Restate all of the data exactly.

::::::::::

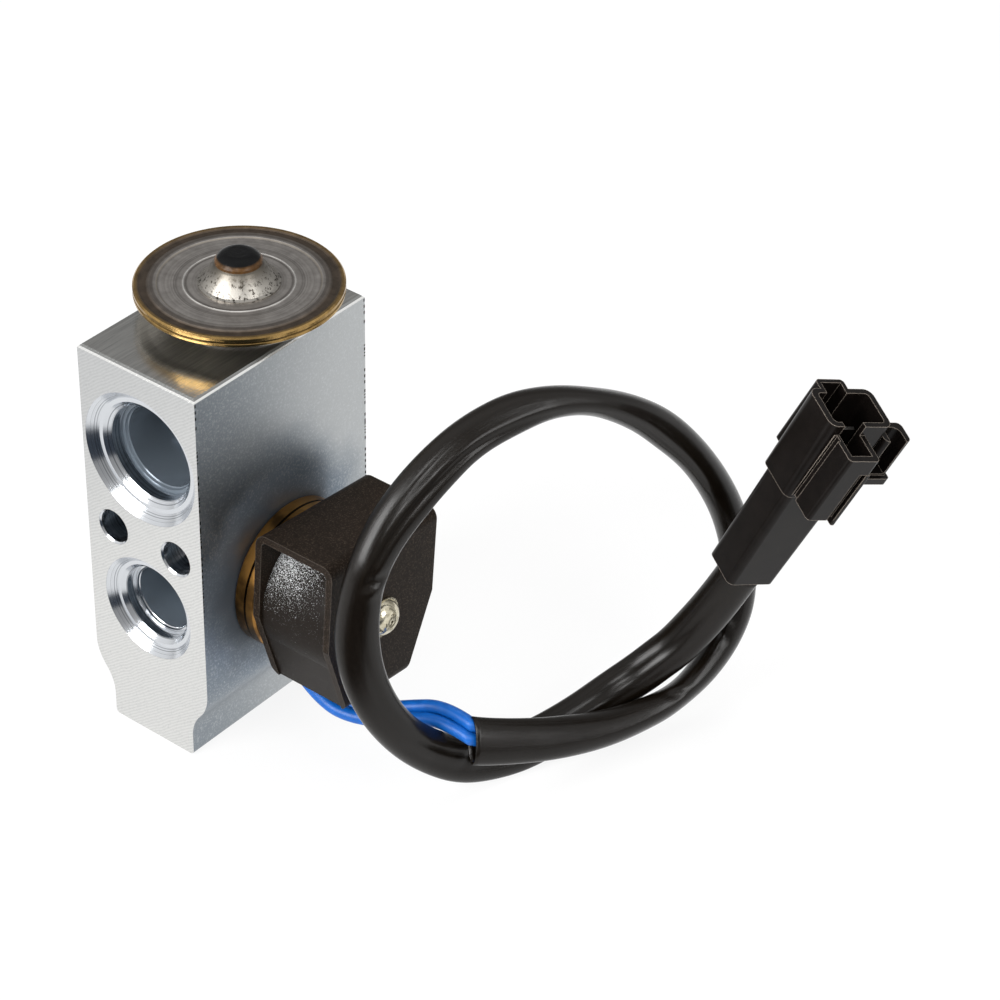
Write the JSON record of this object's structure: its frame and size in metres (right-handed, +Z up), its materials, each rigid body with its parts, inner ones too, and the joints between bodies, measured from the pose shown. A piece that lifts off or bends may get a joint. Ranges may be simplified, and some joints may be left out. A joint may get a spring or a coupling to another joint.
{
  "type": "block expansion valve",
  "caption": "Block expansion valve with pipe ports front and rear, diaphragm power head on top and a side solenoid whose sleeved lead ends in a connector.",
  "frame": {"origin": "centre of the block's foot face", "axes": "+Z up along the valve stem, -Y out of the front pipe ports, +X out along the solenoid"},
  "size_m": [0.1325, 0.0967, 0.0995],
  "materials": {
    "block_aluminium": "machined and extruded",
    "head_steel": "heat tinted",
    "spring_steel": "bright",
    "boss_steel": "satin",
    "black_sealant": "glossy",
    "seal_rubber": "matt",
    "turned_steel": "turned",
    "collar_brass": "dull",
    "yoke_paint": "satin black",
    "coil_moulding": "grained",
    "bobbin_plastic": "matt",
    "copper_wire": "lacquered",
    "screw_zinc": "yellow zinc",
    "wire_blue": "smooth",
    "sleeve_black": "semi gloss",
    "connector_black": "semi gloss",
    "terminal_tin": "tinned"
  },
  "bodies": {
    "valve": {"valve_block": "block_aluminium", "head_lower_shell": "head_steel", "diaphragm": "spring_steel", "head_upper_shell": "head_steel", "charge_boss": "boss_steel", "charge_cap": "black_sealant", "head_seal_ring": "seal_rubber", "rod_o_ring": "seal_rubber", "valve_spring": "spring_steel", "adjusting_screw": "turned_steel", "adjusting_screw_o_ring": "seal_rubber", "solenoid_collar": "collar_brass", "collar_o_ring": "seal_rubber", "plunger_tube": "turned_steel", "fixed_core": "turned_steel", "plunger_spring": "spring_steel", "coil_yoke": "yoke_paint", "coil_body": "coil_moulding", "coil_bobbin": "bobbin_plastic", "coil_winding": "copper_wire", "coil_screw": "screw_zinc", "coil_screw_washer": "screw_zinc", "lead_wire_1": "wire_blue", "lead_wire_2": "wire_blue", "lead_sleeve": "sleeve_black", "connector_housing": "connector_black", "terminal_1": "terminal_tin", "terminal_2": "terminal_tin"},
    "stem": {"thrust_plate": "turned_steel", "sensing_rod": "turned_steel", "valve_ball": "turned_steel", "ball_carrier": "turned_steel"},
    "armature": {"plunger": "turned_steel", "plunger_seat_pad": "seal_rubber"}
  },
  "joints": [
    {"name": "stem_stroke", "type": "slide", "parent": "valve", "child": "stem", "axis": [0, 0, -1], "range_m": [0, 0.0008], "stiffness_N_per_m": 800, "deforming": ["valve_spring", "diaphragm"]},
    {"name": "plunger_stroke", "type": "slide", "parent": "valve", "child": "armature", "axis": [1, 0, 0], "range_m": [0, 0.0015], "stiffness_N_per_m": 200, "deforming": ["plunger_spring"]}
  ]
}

::::::::::

Output:
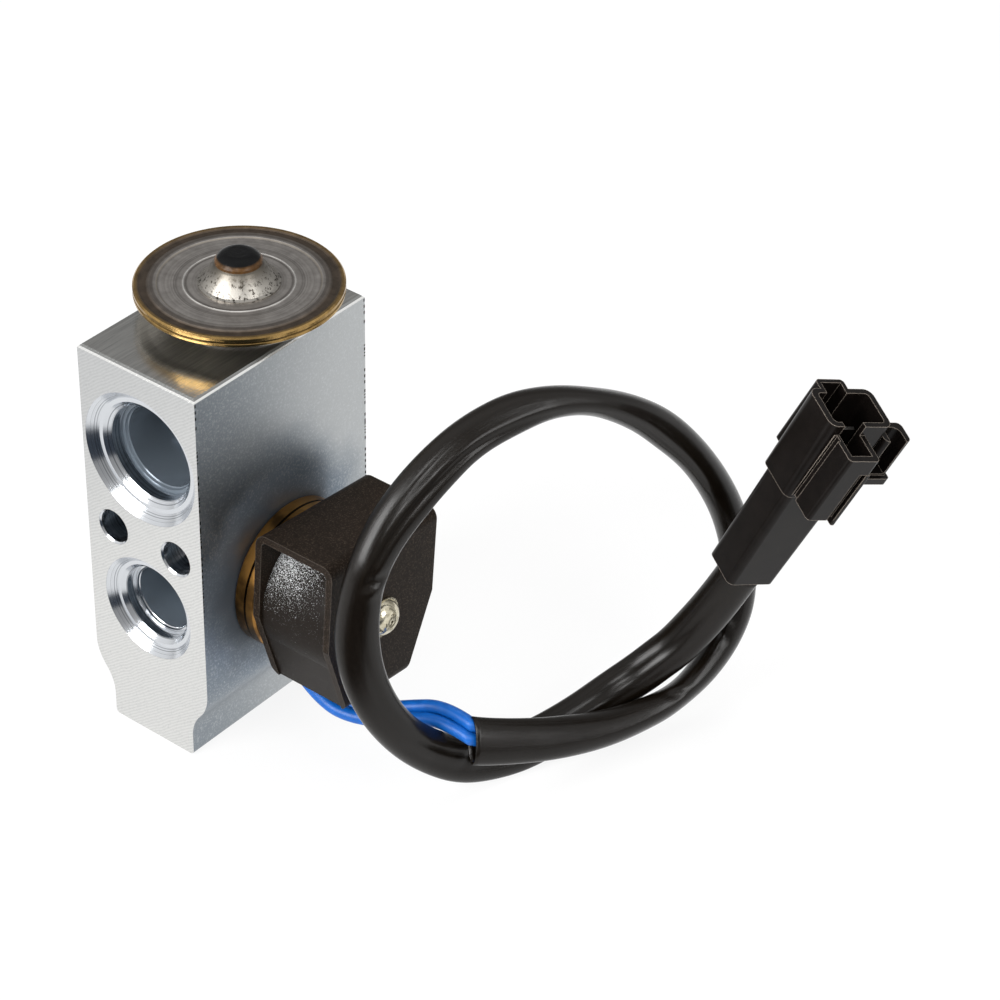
Write the JSON record of this object's structure: its frame and size in metres (right-handed, +Z up), its materials, each rigid body with its parts, inner ones too, and the joints between bodies, measured from the pose shown. A piece that lifts off or bends may get a joint. Ranges may be simplified, and some joints may be left out. A joint may get a spring or a coupling to another joint.
{
  "type": "block expansion valve",
  "caption": "Block expansion valve with pipe ports front and rear, diaphragm power head on top and a side solenoid whose sleeved lead ends in a connector.",
  "frame": {"origin": "centre of the block's foot face", "axes": "+Z up along the valve stem, -Y out of the front pipe ports, +X out along the solenoid"},
  "size_m": [0.1325, 0.0967, 0.0995],
  "materials": {
    "block_aluminium": "machined and extruded",
    "head_steel": "heat tinted",
    "spring_steel": "bright",
    "boss_steel": "satin",
    "black_sealant": "glossy",
    "seal_rubber": "matt",
    "turned_steel": "turned",
    "collar_brass": "dull",
    "yoke_paint": "satin black",
    "coil_moulding": "grained",
    "bobbin_plastic": "matt",
    "copper_wire": "lacquered",
    "screw_zinc": "yellow zinc",
    "wire_blue": "smooth",
    "sleeve_black": "semi gloss",
    "connector_black": "semi gloss",
    "terminal_tin": "tinned"
  },
  "bodies": {
    "valve": {"valve_block": "block_aluminium", "head_lower_shell": "head_steel", "diaphragm": "spring_steel", "head_upper_shell": "head_steel", "charge_boss": "boss_steel", "charge_cap": "black_sealant", "head_seal_ring": "seal_rubber", "rod_o_ring": "seal_rubber", "valve_spring": "spring_steel", "adjusting_screw": "turned_steel", "adjusting_screw_o_ring": "seal_rubber", "solenoid_collar": "collar_brass", "collar_o_ring": "seal_rubber", "plunger_tube": "turned_steel", "fixed_core": "turned_steel", "plunger_spring": "spring_steel", "coil_yoke": "yoke_paint", "coil_body": "coil_moulding", "coil_bobbin": "bobbin_plastic", "coil_winding": "copper_wire", "coil_screw": "screw_zinc", "coil_screw_washer": "screw_zinc", "lead_wire_1": "wire_blue", "lead_wire_2": "wire_blue", "lead_sleeve": "sleeve_black", "connector_housing": "connector_black", "terminal_1": "terminal_tin", "terminal_2": "terminal_tin"},
    "stem": {"thrust_plate": "turned_steel", "sensing_rod": "turned_steel", "valve_ball": "turned_steel", "ball_carrier": "turned_steel"},
    "armature": {"plunger": "turned_steel", "plunger_seat_pad": "seal_rubber"}
  },
  "joints": [
    {"name": "stem_stroke", "type": "slide", "parent": "valve", "child": "stem", "axis": [0, 0, -1], "range_m": [0, 0.0008], "stiffness_N_per_m": 800, "deforming": ["valve_spring", "diaphragm"]},
    {"name": "plunger_stroke", "type": "slide", "parent": "valve", "child": "armature", "axis": [1, 0, 0], "range_m": [0, 0.0015], "stiffness_N_per_m": 200, "deforming": ["plunger_spring"]}
  ]
}